EXERCISE REQUIREMENTS - Repeat exactly the stretch of lines from the line containing "Write part 2 of" through the line containing "return post.cut(gate_mortises() +", both included, and nothing else.

- - -

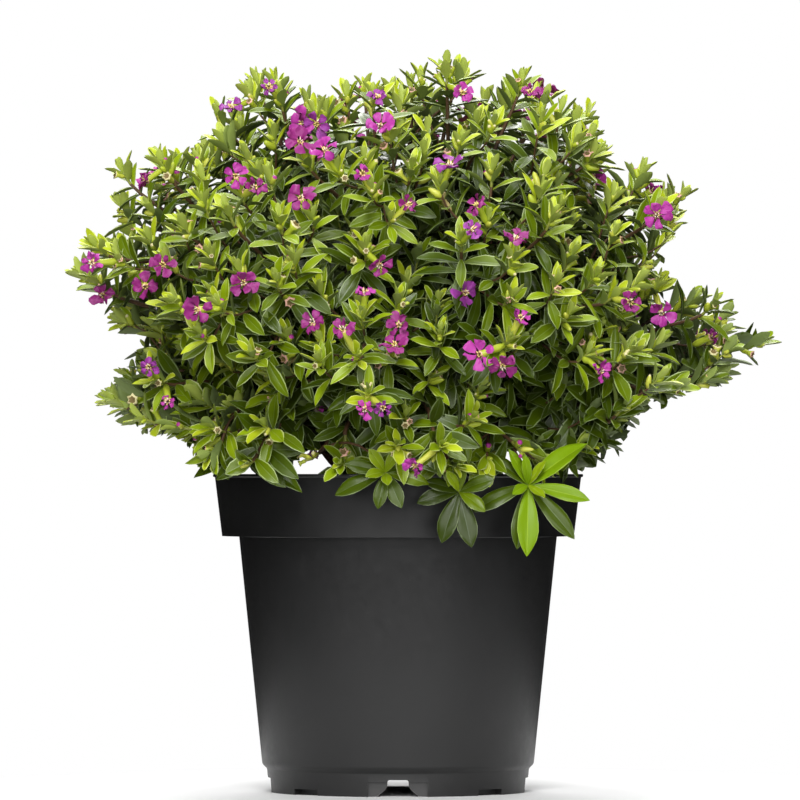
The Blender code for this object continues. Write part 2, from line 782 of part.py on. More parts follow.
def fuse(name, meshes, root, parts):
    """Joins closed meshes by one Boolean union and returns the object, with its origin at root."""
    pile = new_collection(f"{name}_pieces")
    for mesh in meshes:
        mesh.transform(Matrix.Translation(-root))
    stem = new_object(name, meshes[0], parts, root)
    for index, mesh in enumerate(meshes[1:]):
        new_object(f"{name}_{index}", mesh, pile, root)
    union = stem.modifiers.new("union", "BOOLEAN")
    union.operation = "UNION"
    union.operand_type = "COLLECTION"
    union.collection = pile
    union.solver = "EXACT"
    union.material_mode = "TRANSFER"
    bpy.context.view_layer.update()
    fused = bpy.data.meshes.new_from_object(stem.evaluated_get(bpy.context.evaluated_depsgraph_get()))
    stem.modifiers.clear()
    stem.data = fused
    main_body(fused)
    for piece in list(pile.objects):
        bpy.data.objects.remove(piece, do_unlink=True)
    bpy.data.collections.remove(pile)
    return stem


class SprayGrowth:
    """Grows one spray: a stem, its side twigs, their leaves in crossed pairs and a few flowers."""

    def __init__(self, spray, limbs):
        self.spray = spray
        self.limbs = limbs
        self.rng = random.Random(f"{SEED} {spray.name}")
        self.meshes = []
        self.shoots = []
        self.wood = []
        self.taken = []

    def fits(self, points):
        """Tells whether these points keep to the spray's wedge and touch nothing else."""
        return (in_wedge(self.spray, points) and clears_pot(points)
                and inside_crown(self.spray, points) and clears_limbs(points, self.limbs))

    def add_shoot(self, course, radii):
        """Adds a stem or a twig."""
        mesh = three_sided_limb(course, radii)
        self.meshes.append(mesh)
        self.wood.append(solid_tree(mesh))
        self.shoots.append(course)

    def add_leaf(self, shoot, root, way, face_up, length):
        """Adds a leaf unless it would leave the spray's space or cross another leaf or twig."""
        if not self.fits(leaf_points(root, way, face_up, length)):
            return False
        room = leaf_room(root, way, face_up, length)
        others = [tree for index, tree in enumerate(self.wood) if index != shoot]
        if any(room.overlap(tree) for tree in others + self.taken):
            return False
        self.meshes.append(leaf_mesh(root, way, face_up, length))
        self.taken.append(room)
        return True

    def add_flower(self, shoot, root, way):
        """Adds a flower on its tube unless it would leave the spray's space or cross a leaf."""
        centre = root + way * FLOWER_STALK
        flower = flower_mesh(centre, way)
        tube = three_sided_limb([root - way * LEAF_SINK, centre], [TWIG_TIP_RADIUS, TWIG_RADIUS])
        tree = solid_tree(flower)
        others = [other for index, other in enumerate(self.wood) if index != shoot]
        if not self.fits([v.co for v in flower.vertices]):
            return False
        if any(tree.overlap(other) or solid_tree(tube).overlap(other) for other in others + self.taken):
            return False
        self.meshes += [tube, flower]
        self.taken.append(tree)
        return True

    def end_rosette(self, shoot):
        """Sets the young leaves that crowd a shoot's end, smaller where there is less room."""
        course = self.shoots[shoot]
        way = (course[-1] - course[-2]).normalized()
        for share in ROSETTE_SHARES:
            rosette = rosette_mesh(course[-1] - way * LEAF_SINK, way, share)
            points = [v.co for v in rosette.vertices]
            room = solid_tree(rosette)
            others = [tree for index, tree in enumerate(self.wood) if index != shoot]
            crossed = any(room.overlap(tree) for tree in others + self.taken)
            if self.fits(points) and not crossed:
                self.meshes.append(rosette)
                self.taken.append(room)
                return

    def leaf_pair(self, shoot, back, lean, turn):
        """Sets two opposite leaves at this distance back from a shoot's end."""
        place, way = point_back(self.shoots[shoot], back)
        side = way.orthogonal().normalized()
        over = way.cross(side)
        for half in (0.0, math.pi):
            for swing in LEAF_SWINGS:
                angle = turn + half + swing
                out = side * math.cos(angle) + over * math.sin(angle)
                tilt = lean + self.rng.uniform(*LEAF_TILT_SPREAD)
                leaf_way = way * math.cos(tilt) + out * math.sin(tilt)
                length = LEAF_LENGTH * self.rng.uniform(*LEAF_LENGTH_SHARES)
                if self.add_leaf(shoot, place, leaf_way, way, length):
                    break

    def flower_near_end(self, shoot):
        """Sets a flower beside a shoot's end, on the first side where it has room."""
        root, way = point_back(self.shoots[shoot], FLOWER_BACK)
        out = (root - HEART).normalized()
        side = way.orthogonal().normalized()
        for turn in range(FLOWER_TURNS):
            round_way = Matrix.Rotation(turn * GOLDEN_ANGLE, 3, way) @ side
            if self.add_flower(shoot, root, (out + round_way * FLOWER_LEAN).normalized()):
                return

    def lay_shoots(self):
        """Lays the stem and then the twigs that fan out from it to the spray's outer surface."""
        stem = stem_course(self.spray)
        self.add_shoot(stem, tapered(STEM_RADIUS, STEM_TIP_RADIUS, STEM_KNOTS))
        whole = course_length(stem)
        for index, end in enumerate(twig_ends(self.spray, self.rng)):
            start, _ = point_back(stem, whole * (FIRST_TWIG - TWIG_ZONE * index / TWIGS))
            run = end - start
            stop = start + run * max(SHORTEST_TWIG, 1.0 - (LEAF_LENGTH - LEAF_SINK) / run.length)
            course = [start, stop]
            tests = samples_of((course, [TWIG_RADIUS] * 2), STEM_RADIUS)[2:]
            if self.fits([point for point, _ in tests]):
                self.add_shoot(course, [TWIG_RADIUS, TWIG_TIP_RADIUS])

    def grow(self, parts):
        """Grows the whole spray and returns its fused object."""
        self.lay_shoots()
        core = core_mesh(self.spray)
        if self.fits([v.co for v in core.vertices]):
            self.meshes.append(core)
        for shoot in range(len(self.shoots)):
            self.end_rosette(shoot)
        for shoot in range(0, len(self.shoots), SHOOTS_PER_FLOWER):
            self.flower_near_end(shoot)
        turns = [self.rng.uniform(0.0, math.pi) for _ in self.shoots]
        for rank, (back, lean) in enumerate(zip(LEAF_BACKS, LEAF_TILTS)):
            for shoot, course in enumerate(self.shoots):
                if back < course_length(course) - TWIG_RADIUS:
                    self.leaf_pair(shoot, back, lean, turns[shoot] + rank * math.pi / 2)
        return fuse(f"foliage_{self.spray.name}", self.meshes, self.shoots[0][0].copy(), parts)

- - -

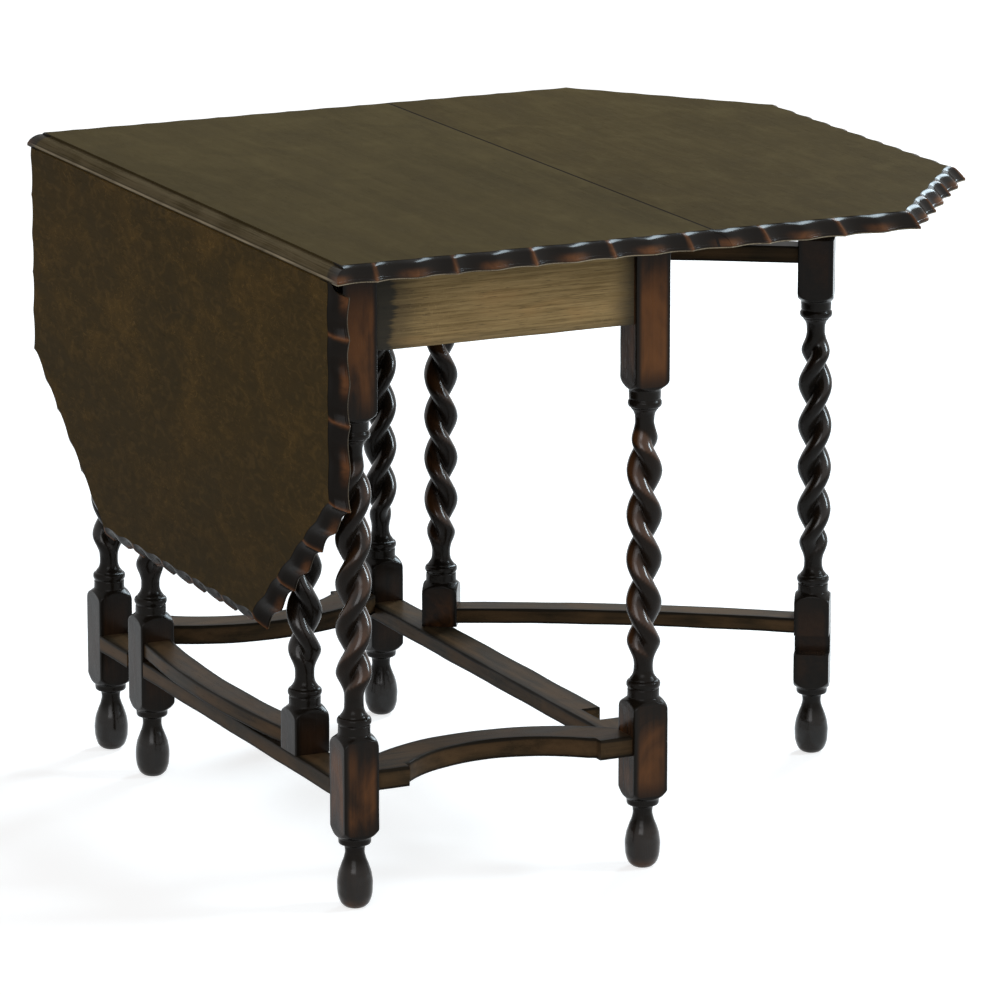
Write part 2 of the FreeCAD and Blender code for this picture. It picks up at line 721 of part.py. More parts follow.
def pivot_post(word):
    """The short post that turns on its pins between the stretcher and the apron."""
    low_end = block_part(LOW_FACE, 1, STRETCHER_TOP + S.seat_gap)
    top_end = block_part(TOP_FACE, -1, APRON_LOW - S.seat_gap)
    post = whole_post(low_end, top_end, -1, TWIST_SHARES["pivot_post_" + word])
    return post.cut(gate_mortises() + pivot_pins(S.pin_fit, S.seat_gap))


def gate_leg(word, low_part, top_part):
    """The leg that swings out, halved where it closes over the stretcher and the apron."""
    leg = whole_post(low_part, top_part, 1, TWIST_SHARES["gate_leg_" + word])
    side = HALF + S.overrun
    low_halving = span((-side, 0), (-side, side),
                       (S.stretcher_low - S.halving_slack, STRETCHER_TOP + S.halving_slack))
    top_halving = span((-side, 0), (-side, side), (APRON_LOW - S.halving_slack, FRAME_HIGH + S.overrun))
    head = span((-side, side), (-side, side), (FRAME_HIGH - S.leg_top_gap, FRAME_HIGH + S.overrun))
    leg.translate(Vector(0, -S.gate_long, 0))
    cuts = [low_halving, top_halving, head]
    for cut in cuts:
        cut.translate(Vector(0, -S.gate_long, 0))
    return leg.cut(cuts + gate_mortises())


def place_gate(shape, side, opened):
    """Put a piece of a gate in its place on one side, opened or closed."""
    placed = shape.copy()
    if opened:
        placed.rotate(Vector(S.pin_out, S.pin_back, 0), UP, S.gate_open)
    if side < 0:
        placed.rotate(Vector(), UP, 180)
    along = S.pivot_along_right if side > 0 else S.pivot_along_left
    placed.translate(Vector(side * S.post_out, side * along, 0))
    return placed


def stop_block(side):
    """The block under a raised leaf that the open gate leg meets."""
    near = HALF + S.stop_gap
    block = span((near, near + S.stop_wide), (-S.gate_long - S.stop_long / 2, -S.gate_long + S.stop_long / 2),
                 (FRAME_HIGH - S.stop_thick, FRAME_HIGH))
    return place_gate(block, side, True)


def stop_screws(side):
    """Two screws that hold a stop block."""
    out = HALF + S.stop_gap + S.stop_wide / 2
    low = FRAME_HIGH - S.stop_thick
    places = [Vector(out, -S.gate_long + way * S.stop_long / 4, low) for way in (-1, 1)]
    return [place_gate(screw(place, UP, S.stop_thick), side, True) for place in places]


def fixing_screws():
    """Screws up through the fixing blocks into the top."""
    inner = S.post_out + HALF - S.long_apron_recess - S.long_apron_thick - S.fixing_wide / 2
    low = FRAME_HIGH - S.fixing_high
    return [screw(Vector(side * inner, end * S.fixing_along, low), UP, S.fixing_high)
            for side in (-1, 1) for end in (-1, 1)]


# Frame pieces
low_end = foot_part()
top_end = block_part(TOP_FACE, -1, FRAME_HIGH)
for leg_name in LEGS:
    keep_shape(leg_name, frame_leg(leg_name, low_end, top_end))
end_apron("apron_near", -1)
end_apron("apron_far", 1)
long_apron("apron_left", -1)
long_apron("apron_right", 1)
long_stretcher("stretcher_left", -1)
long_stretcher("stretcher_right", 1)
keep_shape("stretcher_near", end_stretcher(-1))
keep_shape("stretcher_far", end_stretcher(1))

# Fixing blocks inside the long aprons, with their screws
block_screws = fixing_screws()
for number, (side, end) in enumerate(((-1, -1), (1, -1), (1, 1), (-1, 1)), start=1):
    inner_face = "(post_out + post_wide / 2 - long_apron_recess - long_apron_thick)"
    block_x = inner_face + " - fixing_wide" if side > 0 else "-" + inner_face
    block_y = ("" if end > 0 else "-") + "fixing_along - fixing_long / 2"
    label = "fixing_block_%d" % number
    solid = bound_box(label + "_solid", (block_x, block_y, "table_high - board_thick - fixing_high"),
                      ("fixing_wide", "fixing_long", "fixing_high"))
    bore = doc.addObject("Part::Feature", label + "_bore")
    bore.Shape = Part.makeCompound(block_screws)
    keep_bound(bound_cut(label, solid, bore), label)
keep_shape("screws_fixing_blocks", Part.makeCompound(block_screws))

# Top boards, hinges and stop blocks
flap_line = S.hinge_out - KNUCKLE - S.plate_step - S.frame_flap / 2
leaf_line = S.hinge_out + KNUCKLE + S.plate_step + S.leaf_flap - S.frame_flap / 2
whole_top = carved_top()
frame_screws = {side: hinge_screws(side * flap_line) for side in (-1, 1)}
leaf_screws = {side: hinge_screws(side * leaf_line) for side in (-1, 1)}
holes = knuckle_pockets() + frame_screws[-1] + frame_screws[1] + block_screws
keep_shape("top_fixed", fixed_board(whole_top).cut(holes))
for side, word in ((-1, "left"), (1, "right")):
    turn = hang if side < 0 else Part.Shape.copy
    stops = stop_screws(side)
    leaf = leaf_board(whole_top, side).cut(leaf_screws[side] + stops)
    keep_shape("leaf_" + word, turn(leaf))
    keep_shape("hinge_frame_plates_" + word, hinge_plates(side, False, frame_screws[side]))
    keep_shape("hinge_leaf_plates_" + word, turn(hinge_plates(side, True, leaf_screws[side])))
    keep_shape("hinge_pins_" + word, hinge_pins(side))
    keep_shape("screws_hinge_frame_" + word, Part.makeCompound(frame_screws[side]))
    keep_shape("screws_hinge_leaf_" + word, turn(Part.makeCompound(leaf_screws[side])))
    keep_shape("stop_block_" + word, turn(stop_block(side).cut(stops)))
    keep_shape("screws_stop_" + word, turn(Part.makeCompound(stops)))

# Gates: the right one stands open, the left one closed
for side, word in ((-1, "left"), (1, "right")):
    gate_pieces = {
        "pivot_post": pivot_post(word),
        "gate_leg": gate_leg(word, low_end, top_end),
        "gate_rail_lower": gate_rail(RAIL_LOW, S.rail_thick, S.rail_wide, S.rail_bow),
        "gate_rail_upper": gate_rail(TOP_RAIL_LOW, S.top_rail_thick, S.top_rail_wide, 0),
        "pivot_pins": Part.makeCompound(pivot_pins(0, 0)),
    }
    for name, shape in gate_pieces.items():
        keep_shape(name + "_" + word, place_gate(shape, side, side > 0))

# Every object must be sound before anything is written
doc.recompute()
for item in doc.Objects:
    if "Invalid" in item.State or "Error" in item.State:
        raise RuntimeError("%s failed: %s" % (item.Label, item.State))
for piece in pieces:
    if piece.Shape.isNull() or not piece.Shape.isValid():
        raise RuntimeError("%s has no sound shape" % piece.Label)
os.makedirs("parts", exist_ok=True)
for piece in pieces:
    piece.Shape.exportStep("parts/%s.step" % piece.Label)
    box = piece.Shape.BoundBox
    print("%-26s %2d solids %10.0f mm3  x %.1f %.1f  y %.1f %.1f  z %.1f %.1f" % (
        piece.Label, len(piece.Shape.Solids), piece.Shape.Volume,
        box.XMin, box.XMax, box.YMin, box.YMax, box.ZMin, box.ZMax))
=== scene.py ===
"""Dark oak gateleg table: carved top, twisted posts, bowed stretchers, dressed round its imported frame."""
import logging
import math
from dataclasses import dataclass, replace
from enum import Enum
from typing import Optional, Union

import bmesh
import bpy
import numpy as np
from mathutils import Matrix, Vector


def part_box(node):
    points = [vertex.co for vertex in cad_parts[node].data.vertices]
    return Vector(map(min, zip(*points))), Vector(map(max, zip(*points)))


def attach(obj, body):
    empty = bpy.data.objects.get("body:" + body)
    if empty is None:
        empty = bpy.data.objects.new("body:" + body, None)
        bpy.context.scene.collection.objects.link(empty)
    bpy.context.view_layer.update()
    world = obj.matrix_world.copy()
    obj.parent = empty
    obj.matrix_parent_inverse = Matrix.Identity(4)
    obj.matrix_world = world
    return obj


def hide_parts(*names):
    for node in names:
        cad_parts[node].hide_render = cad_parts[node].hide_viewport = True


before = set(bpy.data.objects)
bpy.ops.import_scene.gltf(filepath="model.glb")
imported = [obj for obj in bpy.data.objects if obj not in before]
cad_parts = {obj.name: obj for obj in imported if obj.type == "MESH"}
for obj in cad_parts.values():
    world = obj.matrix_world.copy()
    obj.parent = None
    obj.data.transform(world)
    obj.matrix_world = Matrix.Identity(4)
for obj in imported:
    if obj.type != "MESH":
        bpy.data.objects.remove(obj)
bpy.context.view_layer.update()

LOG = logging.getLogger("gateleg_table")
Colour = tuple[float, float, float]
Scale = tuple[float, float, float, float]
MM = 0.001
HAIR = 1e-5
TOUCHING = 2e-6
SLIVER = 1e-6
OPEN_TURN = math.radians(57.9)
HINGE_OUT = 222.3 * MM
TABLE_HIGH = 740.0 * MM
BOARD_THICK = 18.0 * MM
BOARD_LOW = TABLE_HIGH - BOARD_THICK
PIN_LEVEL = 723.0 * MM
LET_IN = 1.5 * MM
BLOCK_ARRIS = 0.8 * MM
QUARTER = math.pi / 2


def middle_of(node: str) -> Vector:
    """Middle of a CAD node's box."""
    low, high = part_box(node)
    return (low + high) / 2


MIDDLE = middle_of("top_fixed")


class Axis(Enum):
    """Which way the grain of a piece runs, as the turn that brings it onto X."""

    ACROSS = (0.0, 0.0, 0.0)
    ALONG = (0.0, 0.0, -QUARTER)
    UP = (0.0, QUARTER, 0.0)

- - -

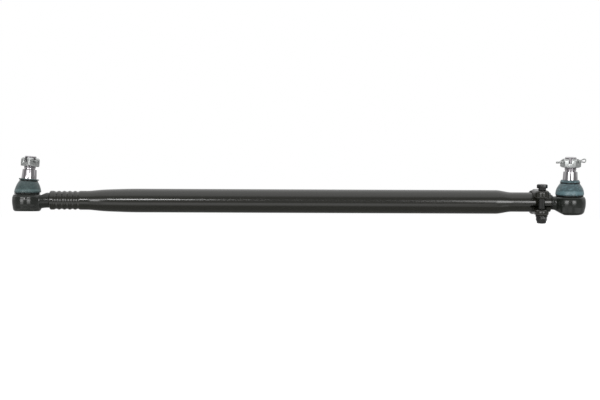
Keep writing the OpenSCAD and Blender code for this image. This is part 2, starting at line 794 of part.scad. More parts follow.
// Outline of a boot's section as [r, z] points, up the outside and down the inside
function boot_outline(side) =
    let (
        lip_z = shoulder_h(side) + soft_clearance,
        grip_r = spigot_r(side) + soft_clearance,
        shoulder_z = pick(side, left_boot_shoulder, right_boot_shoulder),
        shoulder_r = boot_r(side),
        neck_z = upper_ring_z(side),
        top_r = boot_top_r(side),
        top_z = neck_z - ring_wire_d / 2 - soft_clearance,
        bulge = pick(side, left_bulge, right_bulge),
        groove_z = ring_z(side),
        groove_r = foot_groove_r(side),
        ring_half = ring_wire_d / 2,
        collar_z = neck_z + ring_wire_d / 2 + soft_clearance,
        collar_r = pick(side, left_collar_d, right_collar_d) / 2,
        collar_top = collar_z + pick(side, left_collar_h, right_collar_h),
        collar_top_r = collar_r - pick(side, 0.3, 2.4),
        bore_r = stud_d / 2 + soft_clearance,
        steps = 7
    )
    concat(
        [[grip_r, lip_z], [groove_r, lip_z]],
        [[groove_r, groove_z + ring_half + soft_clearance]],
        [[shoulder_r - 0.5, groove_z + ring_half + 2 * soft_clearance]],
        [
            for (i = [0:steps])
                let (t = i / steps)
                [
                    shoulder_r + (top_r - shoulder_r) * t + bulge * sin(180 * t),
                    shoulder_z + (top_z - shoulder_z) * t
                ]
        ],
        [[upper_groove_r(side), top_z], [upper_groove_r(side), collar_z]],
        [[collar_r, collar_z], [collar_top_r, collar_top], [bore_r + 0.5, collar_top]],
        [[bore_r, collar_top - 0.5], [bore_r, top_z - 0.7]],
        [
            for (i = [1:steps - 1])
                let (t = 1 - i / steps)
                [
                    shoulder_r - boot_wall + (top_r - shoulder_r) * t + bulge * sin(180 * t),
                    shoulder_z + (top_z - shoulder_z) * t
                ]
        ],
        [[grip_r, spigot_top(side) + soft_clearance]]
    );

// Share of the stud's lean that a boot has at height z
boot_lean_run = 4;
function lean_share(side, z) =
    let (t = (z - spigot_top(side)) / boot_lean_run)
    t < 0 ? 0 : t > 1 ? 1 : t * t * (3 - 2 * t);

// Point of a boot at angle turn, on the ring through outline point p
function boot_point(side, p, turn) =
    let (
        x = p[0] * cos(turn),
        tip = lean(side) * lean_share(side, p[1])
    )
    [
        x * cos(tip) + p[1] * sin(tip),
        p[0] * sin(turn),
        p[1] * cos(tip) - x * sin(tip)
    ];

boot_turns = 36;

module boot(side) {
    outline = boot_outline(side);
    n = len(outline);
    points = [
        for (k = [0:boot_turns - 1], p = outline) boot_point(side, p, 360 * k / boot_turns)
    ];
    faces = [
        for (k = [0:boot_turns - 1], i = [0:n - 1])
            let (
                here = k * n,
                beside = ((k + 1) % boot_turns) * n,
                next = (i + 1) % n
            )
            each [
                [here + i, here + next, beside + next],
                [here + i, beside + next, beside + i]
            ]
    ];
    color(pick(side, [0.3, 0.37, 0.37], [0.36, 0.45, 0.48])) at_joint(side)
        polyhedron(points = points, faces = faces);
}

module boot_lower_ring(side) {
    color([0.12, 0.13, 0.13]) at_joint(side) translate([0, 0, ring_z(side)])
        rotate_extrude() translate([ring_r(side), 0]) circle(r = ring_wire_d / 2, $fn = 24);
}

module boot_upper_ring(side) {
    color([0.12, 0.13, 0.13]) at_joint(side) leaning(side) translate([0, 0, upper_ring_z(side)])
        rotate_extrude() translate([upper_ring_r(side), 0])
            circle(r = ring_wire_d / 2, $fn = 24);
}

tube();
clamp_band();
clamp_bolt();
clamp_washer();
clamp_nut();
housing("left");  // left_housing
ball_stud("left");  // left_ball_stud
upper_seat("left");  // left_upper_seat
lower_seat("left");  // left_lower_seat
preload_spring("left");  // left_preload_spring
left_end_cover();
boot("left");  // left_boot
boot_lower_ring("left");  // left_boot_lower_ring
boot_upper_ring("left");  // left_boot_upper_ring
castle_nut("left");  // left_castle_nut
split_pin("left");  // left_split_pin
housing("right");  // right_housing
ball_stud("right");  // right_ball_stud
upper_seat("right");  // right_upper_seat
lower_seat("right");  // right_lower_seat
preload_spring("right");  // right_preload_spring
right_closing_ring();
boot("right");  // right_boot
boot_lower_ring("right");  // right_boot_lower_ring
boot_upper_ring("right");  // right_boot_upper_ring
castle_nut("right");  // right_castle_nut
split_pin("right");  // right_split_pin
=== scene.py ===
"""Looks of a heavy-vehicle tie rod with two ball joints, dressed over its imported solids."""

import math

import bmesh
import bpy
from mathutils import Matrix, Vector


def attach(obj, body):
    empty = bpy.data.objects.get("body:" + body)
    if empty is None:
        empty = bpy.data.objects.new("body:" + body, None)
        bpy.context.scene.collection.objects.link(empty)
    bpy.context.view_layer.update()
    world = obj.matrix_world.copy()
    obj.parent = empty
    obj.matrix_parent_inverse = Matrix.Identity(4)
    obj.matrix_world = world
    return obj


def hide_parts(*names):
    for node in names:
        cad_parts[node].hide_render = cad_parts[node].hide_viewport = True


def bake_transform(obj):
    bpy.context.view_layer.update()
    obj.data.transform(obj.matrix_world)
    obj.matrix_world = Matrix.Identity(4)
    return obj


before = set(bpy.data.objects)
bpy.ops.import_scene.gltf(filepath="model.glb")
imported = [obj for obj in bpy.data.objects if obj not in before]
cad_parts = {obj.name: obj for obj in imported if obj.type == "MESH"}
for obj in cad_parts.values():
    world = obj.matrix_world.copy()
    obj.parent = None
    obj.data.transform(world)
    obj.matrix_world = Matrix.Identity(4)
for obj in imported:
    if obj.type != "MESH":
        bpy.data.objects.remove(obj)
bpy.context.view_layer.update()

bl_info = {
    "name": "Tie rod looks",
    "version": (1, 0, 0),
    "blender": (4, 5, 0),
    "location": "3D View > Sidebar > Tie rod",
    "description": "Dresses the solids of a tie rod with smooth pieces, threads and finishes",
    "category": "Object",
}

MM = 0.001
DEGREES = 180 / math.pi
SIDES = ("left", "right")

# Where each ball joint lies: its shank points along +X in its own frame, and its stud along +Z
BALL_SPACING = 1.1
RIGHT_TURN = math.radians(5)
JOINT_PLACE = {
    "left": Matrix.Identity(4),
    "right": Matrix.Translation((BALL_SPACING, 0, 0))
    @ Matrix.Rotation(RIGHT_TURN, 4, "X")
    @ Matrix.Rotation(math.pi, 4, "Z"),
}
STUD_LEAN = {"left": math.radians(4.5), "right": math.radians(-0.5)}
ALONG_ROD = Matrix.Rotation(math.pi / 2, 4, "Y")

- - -

EXERCISE OUTPUT -
Write part 2 of the FreeCAD and Blender code for this picture. It picks up at line 721 of part.py. More parts follow.
def pivot_post(word):
    """The short post that turns on its pins between the stretcher and the apron."""
    low_end = block_part(LOW_FACE, 1, STRETCHER_TOP + S.seat_gap)
    top_end = block_part(TOP_FACE, -1, APRON_LOW - S.seat_gap)
    post = whole_post(low_end, top_end, -1, TWIST_SHARES["pivot_post_" + word])
    return post.cut(gate_mortises() + pivot_pins(S.pin_fit, S.seat_gap))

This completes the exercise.